### Stored data
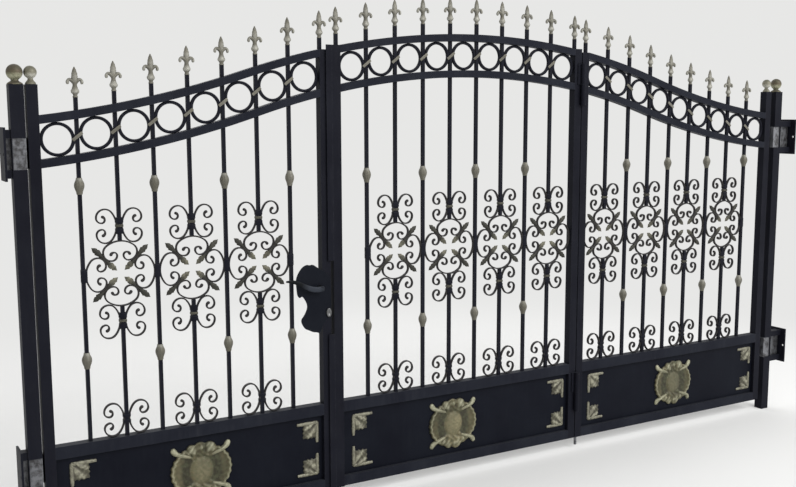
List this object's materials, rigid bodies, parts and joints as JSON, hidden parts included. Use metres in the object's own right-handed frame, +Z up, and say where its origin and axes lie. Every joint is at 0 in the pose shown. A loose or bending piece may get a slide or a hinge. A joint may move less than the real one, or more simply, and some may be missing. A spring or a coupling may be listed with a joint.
{
  "type": "folding driveway gate",
  "caption": "Wrought iron driveway gate of arched leaves with ring frieze, scrollwork and kick panels, hung between two square posts, one leaf folding on its neighbour.",
  "frame": {"origin": "middle of the left post's foot, at ground level", "axes": "+X along the gate towards the right post, +Y into the yard, +Z up"},
  "size_m": [4.118, 0.101, 2.1745],
  "materials": {
    "black_paint": "satin, dusty",
    "gold_castings": "antique gold paint on castings, worn",
    "hinge_steel": "bare and galvanised, scratched",
    "lock_metal": "black castings, rubbed"
  },
  "bodies": {
    "posts": {"left_post": "black_paint", "right_post": "black_paint", "post_balls": "gold_castings", "post_hinges": "hinge_steel", "wall_brackets": "black_paint"},
    "left_leaf": {"left_arched_rails": "black_paint", "left_finials": "gold_castings", "left_hinge_stile": "black_paint", "left_kick_panel": "black_paint", "left_knuckles": "gold_castings", "left_leaf_hinges": "black_paint", "left_level_rails": "black_paint", "left_lock_stile": "black_paint", "left_panel_ornaments": "gold_castings", "left_pickets": "black_paint", "left_rings": "black_paint", "left_scrollwork": "black_paint", "lock_case": "black_paint", "lock_plate": "lock_metal"},
    "lock_lever": {"lock_lever": "lock_metal"},
    "right_leaf": {"right_arched_rails": "black_paint", "right_finials": "gold_castings", "right_fold_stile": "black_paint", "right_hinge_stile": "black_paint", "right_kick_panel": "black_paint", "right_knuckles": "gold_castings", "right_leaf_hinges": "black_paint", "right_level_rails": "black_paint", "right_panel_ornaments": "gold_castings", "right_pickets": "black_paint", "right_rings": "black_paint", "right_scrollwork": "black_paint", "fold_hinge_lower_halves": "black_paint"},
    "middle_leaf": {"middle_arched_rails": "black_paint", "middle_finials": "gold_castings", "middle_fold_stile": "black_paint", "middle_kick_panel": "black_paint", "middle_knuckles": "gold_castings", "middle_level_rails": "black_paint", "middle_lock_stile": "black_paint", "middle_panel_ornaments": "gold_castings", "middle_pickets": "black_paint", "middle_rings": "black_paint", "middle_scrollwork": "black_paint", "fold_hinge_upper_halves": "black_paint", "meeting_strip": "black_paint", "meeting_lips": "black_paint"},
    "drop_bolt": {"drop_bolt": "hinge_steel"}
  },
  "joints": [
    {"name": "left_leaf_swing", "type": "hinge", "parent": "posts", "child": "left_leaf", "pos_m": [0.029, 0.037, 0], "axis": [0, 0, 1], "range_deg": [0, 90]},
    {"name": "right_leaf_swing", "type": "hinge", "parent": "posts", "child": "right_leaf", "pos_m": [3.9025, 0.037, 0], "axis": [0, 0, -1], "range_deg": [0, 90]},
    {"name": "middle_leaf_fold", "type": "hinge", "parent": "right_leaf", "child": "middle_leaf", "pos_m": [2.5585, -0.032, 0], "axis": [0, 0, 1], "range_deg": [0, 175]},
    {"name": "lock_lever_turn", "type": "hinge", "parent": "left_leaf", "child": "lock_lever", "pos_m": [1.164, -0.024, 0.949], "axis": [0, -1, 0], "range_deg": [0, 35], "stiffness_Nm_per_rad": 1.5, "springref_deg": -14.32},
    {"name": "drop_bolt_slide", "type": "slide", "parent": "right_leaf", "child": "drop_bolt", "axis": [0, 0, 1], "range_m": [-0.06, 0]}
  ]
}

### Exercise prompt
Repeat the material above exactly.

### Result
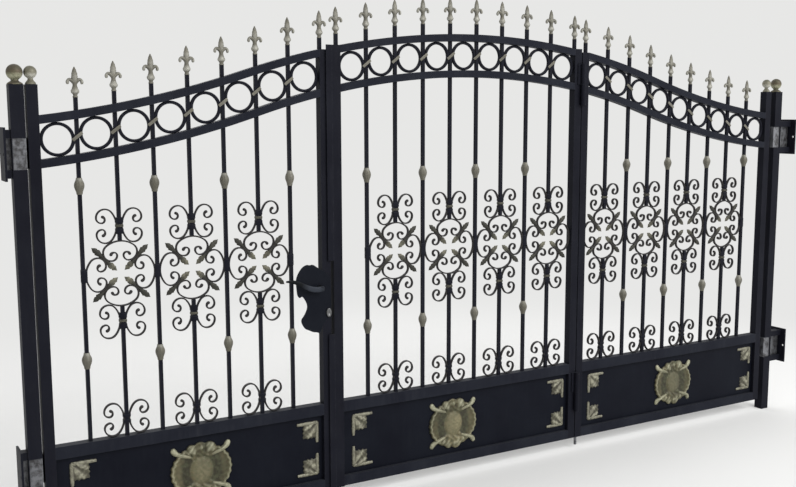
List this object's materials, rigid bodies, parts and joints as JSON, hidden parts included. Use metres in the object's own right-handed frame, +Z up, and say where its origin and axes lie. Every joint is at 0 in the pose shown. A loose or bending piece may get a slide or a hinge. A joint may move less than the real one, or more simply, and some may be missing. A spring or a coupling may be listed with a joint.
{
  "type": "folding driveway gate",
  "caption": "Wrought iron driveway gate of arched leaves with ring frieze, scrollwork and kick panels, hung between two square posts, one leaf folding on its neighbour.",
  "frame": {"origin": "middle of the left post's foot, at ground level", "axes": "+X along the gate towards the right post, +Y into the yard, +Z up"},
  "size_m": [4.118, 0.101, 2.1745],
  "materials": {
    "black_paint": "satin, dusty",
    "gold_castings": "antique gold paint on castings, worn",
    "hinge_steel": "bare and galvanised, scratched",
    "lock_metal": "black castings, rubbed"
  },
  "bodies": {
    "posts": {"left_post": "black_paint", "right_post": "black_paint", "post_balls": "gold_castings", "post_hinges": "hinge_steel", "wall_brackets": "black_paint"},
    "left_leaf": {"left_arched_rails": "black_paint", "left_finials": "gold_castings", "left_hinge_stile": "black_paint", "left_kick_panel": "black_paint", "left_knuckles": "gold_castings", "left_leaf_hinges": "black_paint", "left_level_rails": "black_paint", "left_lock_stile": "black_paint", "left_panel_ornaments": "gold_castings", "left_pickets": "black_paint", "left_rings": "black_paint", "left_scrollwork": "black_paint", "lock_case": "black_paint", "lock_plate": "lock_metal"},
    "lock_lever": {"lock_lever": "lock_metal"},
    "right_leaf": {"right_arched_rails": "black_paint", "right_finials": "gold_castings", "right_fold_stile": "black_paint", "right_hinge_stile": "black_paint", "right_kick_panel": "black_paint", "right_knuckles": "gold_castings", "right_leaf_hinges": "black_paint", "right_level_rails": "black_paint", "right_panel_ornaments": "gold_castings", "right_pickets": "black_paint", "right_rings": "black_paint", "right_scrollwork": "black_paint", "fold_hinge_lower_halves": "black_paint"},
    "middle_leaf": {"middle_arched_rails": "black_paint", "middle_finials": "gold_castings", "middle_fold_stile": "black_paint", "middle_kick_panel": "black_paint", "middle_knuckles": "gold_castings", "middle_level_rails": "black_paint", "middle_lock_stile": "black_paint", "middle_panel_ornaments": "gold_castings", "middle_pickets": "black_paint", "middle_rings": "black_paint", "middle_scrollwork": "black_paint", "fold_hinge_upper_halves": "black_paint", "meeting_strip": "black_paint", "meeting_lips": "black_paint"},
    "drop_bolt": {"drop_bolt": "hinge_steel"}
  },
  "joints": [
    {"name": "left_leaf_swing", "type": "hinge", "parent": "posts", "child": "left_leaf", "pos_m": [0.029, 0.037, 0], "axis": [0, 0, 1], "range_deg": [0, 90]},
    {"name": "right_leaf_swing", "type": "hinge", "parent": "posts", "child": "right_leaf", "pos_m": [3.9025, 0.037, 0], "axis": [0, 0, -1], "range_deg": [0, 90]},
    {"name": "middle_leaf_fold", "type": "hinge", "parent": "right_leaf", "child": "middle_leaf", "pos_m": [2.5585, -0.032, 0], "axis": [0, 0, 1], "range_deg": [0, 175]},
    {"name": "lock_lever_turn", "type": "hinge", "parent": "left_leaf", "child": "lock_lever", "pos_m": [1.164, -0.024, 0.949], "axis": [0, -1, 0], "range_deg": [0, 35], "stiffness_Nm_per_rad": 1.5, "springref_deg": -14.32},
    {"name": "drop_bolt_slide", "type": "slide", "parent": "right_leaf", "child": "drop_bolt", "axis": [0, 0, 1], "range_m": [-0.06, 0]}
  ]
}